The paper "Fields of The World: A Machine Learning Benchmark Dataset For Global Agricultural Field Boundary Segmentation" by Kerner et al. introduces a novel and extensive dataset, Fields of The World (FTW), that addresses the existing limitations in ML models for agricultural field boundary segmentation from remotely sensed images. This dataset is significant for its broad geographic coverage, substantial annotation volume, and diverse field morphologies, offering a solid foundation for ML research in agricultural field segmentation across various global landscapes.

Motivation and Dataset Overview

The manual collection of crop field boundary datasets is expensive and often impractical at a global scale. Existing ML methods designed to automate this task struggle with geographic coverage, accuracy, and generalization capabilities, primarily due to the lack of diverse and labeled datasets. FTW encompasses 70,462 samples from 24 countries across four continents (Europe, Africa, Asia, and South America), pairing Sentinel-2 satellite images with instance and semantic segmentation masks. This dataset is an order of magnitude larger than previously available datasets, incorporating a vast array of agricultural landscapes from different geographic and climatic zones, thus reflecting the morphological and environmental diversity of global agricultural fields.

Key Contributions

1. Comprehensive Geographic Coverage: FTW includes data from 24 countries, significantly broadening the scope compared to previous datasets like AI4Boundaries and AI4SmallFarms, which are limited in geographic scope mostly to Europe and parts of Asia, respectively.
2. Large Dataset Volume: FTW comprises 70,462 samples and 1.63 million field polygons, covering a total area of 166,293 square kilometers. This scale makes it the largest dataset available for agricultural field segmentation tasks.
3. High Morphological Diversity: The dataset captures a wide range of field shapes and sizes, allowing models trained on it to generalize better to different agricultural practices and land morphologies worldwide.
4. Multi-Spectral and Multi-Temporal Data: The dataset includes multi-date and multi-spectral imagery, enhancing the model's ability to learn from temporal variations in the crops, which is crucial for accurate field boundary segmentation.
5. Standardized Annotation and Metadata: The field polygons are annotated following the fiboa (field boundaries for agriculture) specification, ensuring interoperability and ease of use in diverse research applications.

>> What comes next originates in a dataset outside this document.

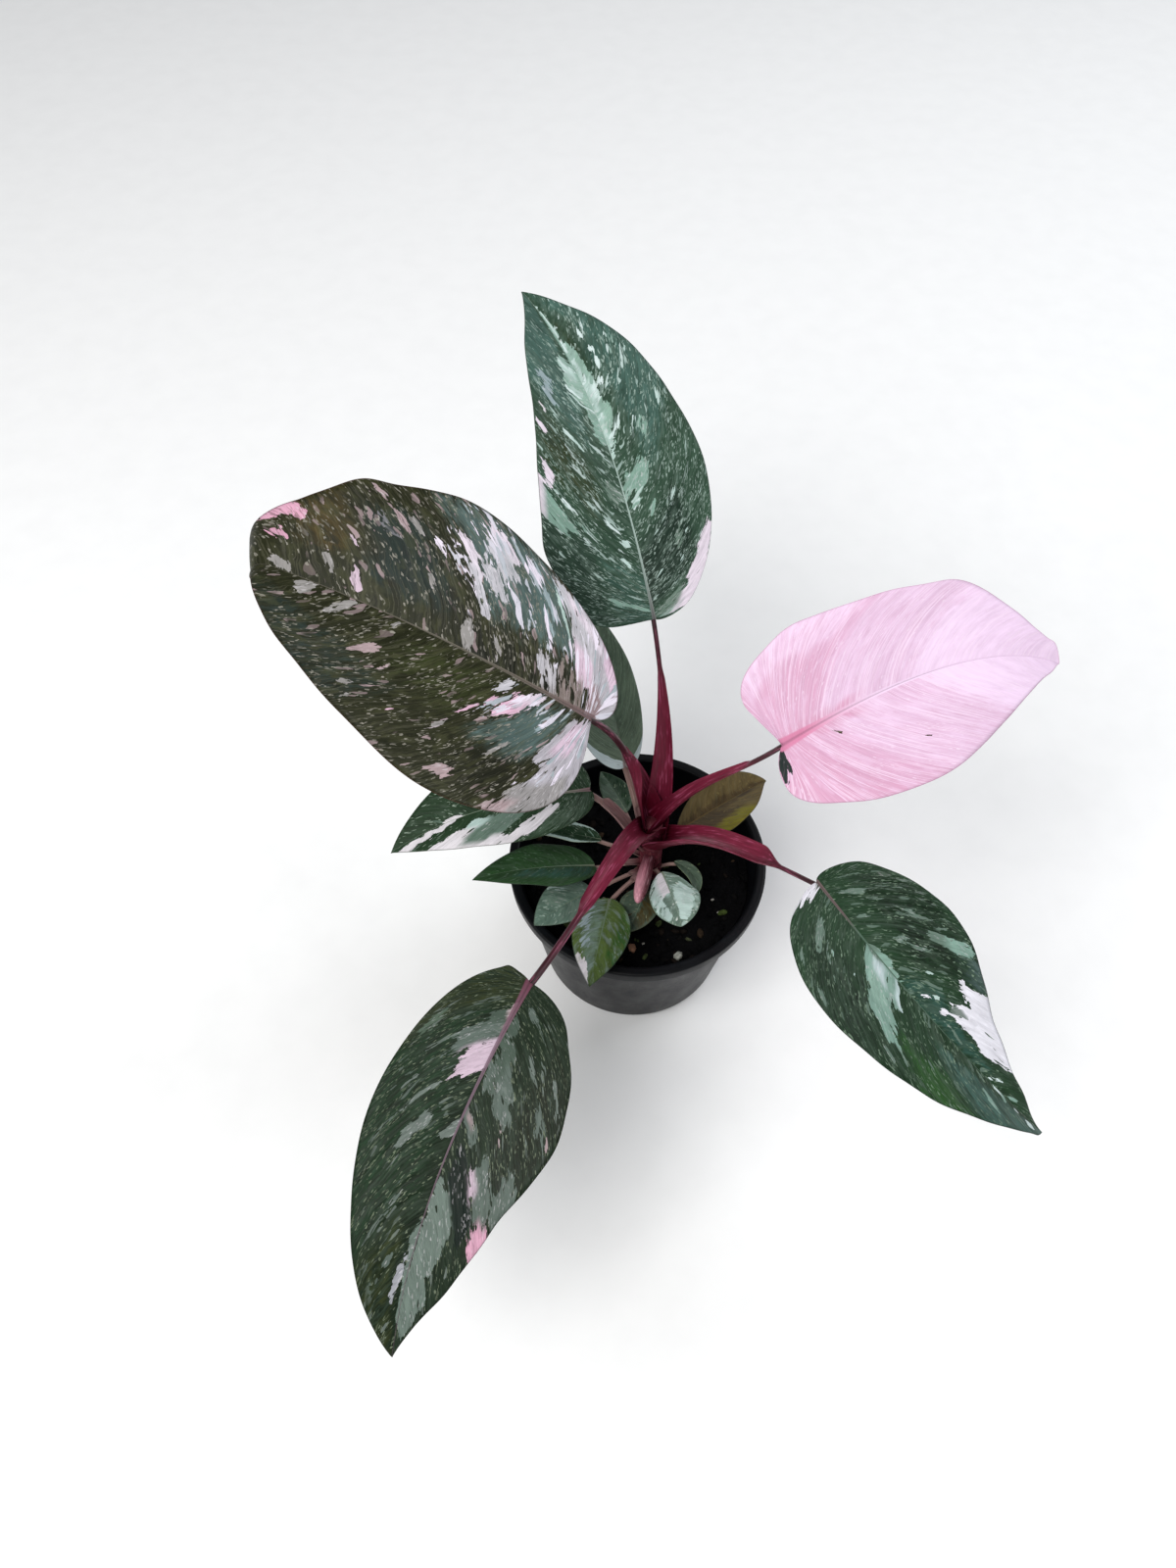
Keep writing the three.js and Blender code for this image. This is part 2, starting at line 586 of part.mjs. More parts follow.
// Even shares of the stalk's length, with the two round the end of the sheath moved up to it.
function sectionShares(stalk, steps) {
  const [sheathEnd] = stalk.sheath;
  const { fade = SHEATH.fade } = stalk;
  const shares = Array.from({ length: steps + 1 }, (_, k) => k / steps);
  const before = Math.floor(sheathEnd * steps);
  shares[before] = sheathEnd - fade;
  shares[before + 1] = sheathEnd + fade;
  return shares;
}

function stalkCurve(leaf) {
  const { root, end, radius, offset = ROOT_OFFSET } = leaf.stalk;
  const start = new THREE.Vector3(STEM.x, STEM.y, root[0]).addScaledVector(direction(root[1], 0), offset);
  const midrib = midribFrames(leaf)[0];
  const finish = new THREE.Vector3(...leaf.base)
    .addScaledVector(midrib.tangent, STALK.underBlade * radius)
    .addScaledVector(midrib.normal, -radius - BLADE.thickness / 2);
  const handle = STALK.handle * start.distanceTo(finish);
  return new THREE.CubicBezierCurve3(
    start,
    start.clone().addScaledVector(direction(root[1], root[2]), handle),
    finish.clone().addScaledVector(direction(...end), -handle),
    finish);
}

function stalkSolid(leaf, detail, grow = 0) {
  const curve = stalkCurve(leaf);
  const rings = sectionShares(leaf.stalk, detail.stalkSteps).map((share) => {
    const centre = curve.getPointAt(share);
    const tangent = curve.getTangentAt(share);
    const left = new THREE.Vector3(-tangent.y, tangent.x, 0).normalize();
    const upper = new THREE.Vector3().crossVectors(tangent, left);
    return stalkSection(leaf.stalk, share, detail.stalkSides, grow).map((p) => (
      centre.clone().addScaledVector(left, p.x).addScaledVector(upper, p.y)));
  });
  return solidFrom(loft(rings, stalkSection(leaf.stalk, 0, detail.stalkSides, grow)));
}

// ------------------------------------------------------------------------- bud sheath

function budSheathSolid() {
  const { root, length, radius, sides, profile } = BUD_SHEATH;
  const [height, heading, pitch] = root;
  const points = profile.map(([across, along]) => new THREE.Vector2(across * radius, along * length));
  const bud = new THREE.LatheGeometry(points, sides);
  const upright = new THREE.Vector3(0, 1, 0);
  bud.applyQuaternion(new THREE.Quaternion().setFromUnitVectors(upright, direction(heading, pitch)));
  const start = new THREE.Vector3(STEM.x, STEM.y, height).addScaledVector(direction(heading, 0), ROOT_OFFSET);
  return solidFrom(bud.translate(start.x, start.y, start.z));
}

// -------------------------------------------------------------------------- assembly

const leaves = [
  ...LARGE_LEAVES.map((leaf) => ({ ...leaf, detail: LARGE_MESH, stalkFinish: STALK_FINISH })),
  ...SMALL_LEAVES.map((leaf) => (
    { ...SMALL_LEAF_SHAPE, ...leaf, detail: SMALL_MESH, stalkFinish: PALE_STALK_FINISH })),
];

// Each leaf's node leaves a scar round the stem, unless the scar below it is too close.
const scarHeights = [];
for (const height of leaves.map((leaf) => leaf.stalk.root[0]).sort((a, b) => a - b)) {
  if (height - (scarHeights.at(-1) ?? 0) > SCAR.spacing) scarHeights.push(height);
}
const stemCutter = stemSolid(scarHeights, GAP);

const plant = new THREE.Group();
plant.add(namedMesh('pot', geometryOf(potSolid()), POT_FINISH));
plant.add(namedMesh('soil', geometryOf(soilSolid(stemCutter)), SOIL_FINISH));
plant.add(namedMesh('stem', geometryOf(stemSolid(scarHeights, 0)), STEM_FINISH));

// Each stalk is trimmed to its seat on the stem, to its blade and to the stalks before it.
let taken = stemCutter;
for (const leaf of leaves) {
  const blade = bladeSolid(leaf, leaf.detail, BLADE.thickness);
  const bladeCutter = bladeSolid(leaf, leaf.detail, BLADE.thickness + 2 * GAP);
  const stalk = mainBody(stalkSolid(leaf, leaf.detail).subtract(taken).subtract(bladeCutter));
  taken = taken.add(stalkSolid(leaf, leaf.detail, GAP));
  const bladeFinish = { color: leaf.colour, roughness: BLADE_ROUGHNESS };
  plant.add(namedMesh(`${leaf.name}_blade`, geometryOf(blade), bladeFinish));
  plant.add(namedMesh(`${leaf.name}_stalk`, geometryOf(stalk), leaf.stalkFinish));
}
const budSheath = mainBody(budSheathSolid().subtract(taken));
plant.add(namedMesh('bud_sheath', geometryOf(budSheath), BUD_SHEATH.finish));

export default plant;
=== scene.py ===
import math
import random

import bmesh
import bpy
import numpy as np
from mathutils import Matrix, Vector, noise


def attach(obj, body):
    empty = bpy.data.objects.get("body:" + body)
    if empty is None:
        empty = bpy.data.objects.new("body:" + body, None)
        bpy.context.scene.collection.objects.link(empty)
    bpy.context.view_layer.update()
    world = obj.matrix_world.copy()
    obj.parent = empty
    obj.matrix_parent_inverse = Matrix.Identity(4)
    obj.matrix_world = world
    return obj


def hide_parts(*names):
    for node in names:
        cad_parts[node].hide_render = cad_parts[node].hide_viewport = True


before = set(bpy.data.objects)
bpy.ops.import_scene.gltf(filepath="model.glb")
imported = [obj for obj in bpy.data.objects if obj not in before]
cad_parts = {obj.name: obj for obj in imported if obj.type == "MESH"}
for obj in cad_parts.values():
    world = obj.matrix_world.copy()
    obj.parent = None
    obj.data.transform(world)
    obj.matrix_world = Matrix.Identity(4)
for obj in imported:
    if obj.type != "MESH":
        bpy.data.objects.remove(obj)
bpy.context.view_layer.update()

MM = 0.001

# ---- leaf forms

MIDRIB_STEPS = 96
DROOP_POWER = 1.5
CURL_POWER = 1.5
VEIN = {"lag": 2.4, "bow": 0.3, "spread": 0.6}
WAVE_PHASE = 1.1
LOBE_PEAK = 0.58
SWELL_EASE = 8
STEM = {"x": 6, "y": 1, "bottom": 46, "top": 109, "radius": 5.8, "narrowing": 1.6, "cap": 0.6, "sides": 64,
        "rings": 120, "scar_rise": 0.5, "scar_drop": 0.4, "scar_width": 0.7}

# A leaf's blade starts at its base with a heading and a pitch, droops, bends, rolls and twists
# along its length, and curls at its tip. Each half has a width, the place of its widest part, a
# taper, a lobe at the base, a fold, and swells of its margin as (place, width, height). The stalk
# starts at root, as (height, heading, pitch), offset from the stem's axis, and arrives with the
# heading and pitch of end. Its sheath is (end, width at the stem, width at its end) and fades out
# there. grid is the steps along a blade and across a half, rings the steps and sides of a stalk.
SHAPE = dict(
    curl=0, curl_from=0.9, bend=0, bend_power=1.5, roll=0, twist=0, fold=(12, 12), arch=0.05, wave=0.6,
    waves=2, swells=((), ()), offset=3.4, fade=0.03)
LARGE = dict(SHAPE, wave=1, waves=2.5, grid=(200, 30), rings=(110, 36), stalk="red")
SMALL = dict(
    SHAPE, widest=(0.4, 0.4), taper=(1, 1), lobe=(0, 0), radius=1, sheath=(0.3, 1.6, 1.2),
    grid=(64, 12), rings=(48, 24), stalk="pale")
MEDIUM = dict(SMALL, grid=(110, 18))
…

Baseline Experiments and Results

The authors conducted several baseline experiments to evaluate the efficacy of FTW in training ML models for field boundary segmentation. Key findings from these experiments are:

• Target Mask Evaluation: Training with 3-class semantic masks (field interior, boundary, and background) generally yielded better performance compared to binary masks (field vs. background), with notable improvements in object recall.
• Channel Ablations: Using both time windows (multi-temporal data) and all spectral channels (RGB and NIR) resulted in the best performance, underscoring the importance of temporal contrast and spectral richness for this task.
• Model Architectures: U-net models, particularly those with EfficientNet backbones, performed slightly better than DeepLabv3+ models, although performance differences were marginal.
• Transfer Learning: Models pre-trained on the FTW dataset outperformed those pre-trained on smaller, geographically limited subsets. FTW models demonstrated high zero-shot performance, showing good qualitative results in challenging regions such as Ethiopia, which were not included in the training set.

Implications and Future Directions

The introduction of FTW marks a significant step forward in enhancing the robustness and generalization of ML models for global agricultural monitoring. By providing a diverse and extensive benchmark dataset, it allows for more comprehensive model development and evaluation, potentially improving the accuracy of applications such as crop condition monitoring, yield prediction, and climate policy assessment.

Practically, the dataset's release supports immediate use in real-world scenarios with minimal adaptation, fostering advancements in agricultural sustainability and food security. Theoretically, it opens avenues for further research into model architectures, self-supervised learning techniques, and advanced segmentation methodologies.

Future developments could explore integrating additional sensors, more spectral channels, higher temporal resolution, and expanding the dataset to include more countries and annotations. These enhancements would further bolster the dataset's utility and ensure continuous progress in agricultural ML research.

Conclusion

The paper by Kerner et al. represents substantial progress in the field of agricultural ML by introducing Fields of The World. With its broad coverage, large volume, and morphological diversity, FTW sets a new standard for datasets in this domain. The baseline experiments underscore its potential to improve model performance significantly, paving the way for more accurate and practical applications in global agricultural monitoring and policy-making.